Multihazard Response Control of Base-Isolated Buildings under Bidirectional Dynamic Excitation

Abstract

The issues of safety and posthazard functionality of structures under multihazard scenarios are some of the significant challenges in the current dynamic and rapidly growing urban environment. In this paper, multistory base-isolated buildings are investigated under the independent multihazard scenario of earthquake and blast-induced ground motion (BIGM). Multistory building models equipped with five different types of isolation systems, namely, the laminated rubber bearing (LRB), lead-rubber bearing (N-Z system), pure friction (PF) system, friction pendulum system (FPS), and resilient-friction base isolator (R-FBI) are assessed under bidirectional multihazard excitations. The suitability of the isolation systems and their key parameters in protecting multistory buildings is evaluated. Furthermore, the influence of the superstructure characteristics, such as the superstructure damping and the number of stories, is also assessed. The effect of bidirectional hazards on fixed-base buildings is also presented for comparison. The key response quantities of base-isolated buildings are presented and compared for different isolation systems.
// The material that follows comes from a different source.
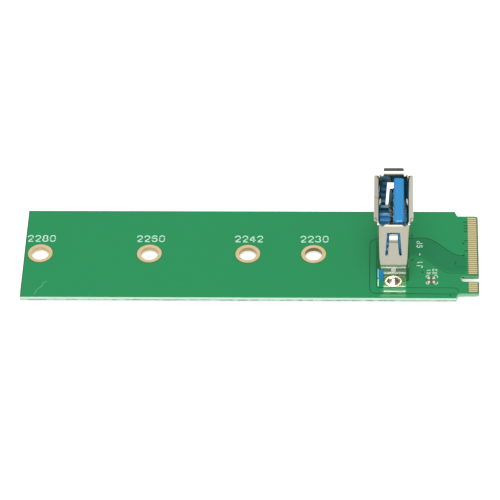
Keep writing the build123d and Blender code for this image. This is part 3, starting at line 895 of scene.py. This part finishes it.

Parametric investigations are also conducted, and the trends of the response quantities are presented to study the influence of important parameters of isolation systems in protecting the buildings under the multihazard scenario of earthquake and BIGM. The results of the investigation show that the behaviors of the buildings equipped with various isolation systems are different for the two hazards. Moreover, the influences of the key parameters of the isolation systems are found to be different for various hazards. Therefore, the selection of design parameters of isolation systems shall be made with due consideration of the influence of multiple hazards. Additionally, the influence of the properties of the superstructure, such as the number of stories and the damping of the superstructure, on the behavior of the base-isolated buildings under the multihazard loading, is presented.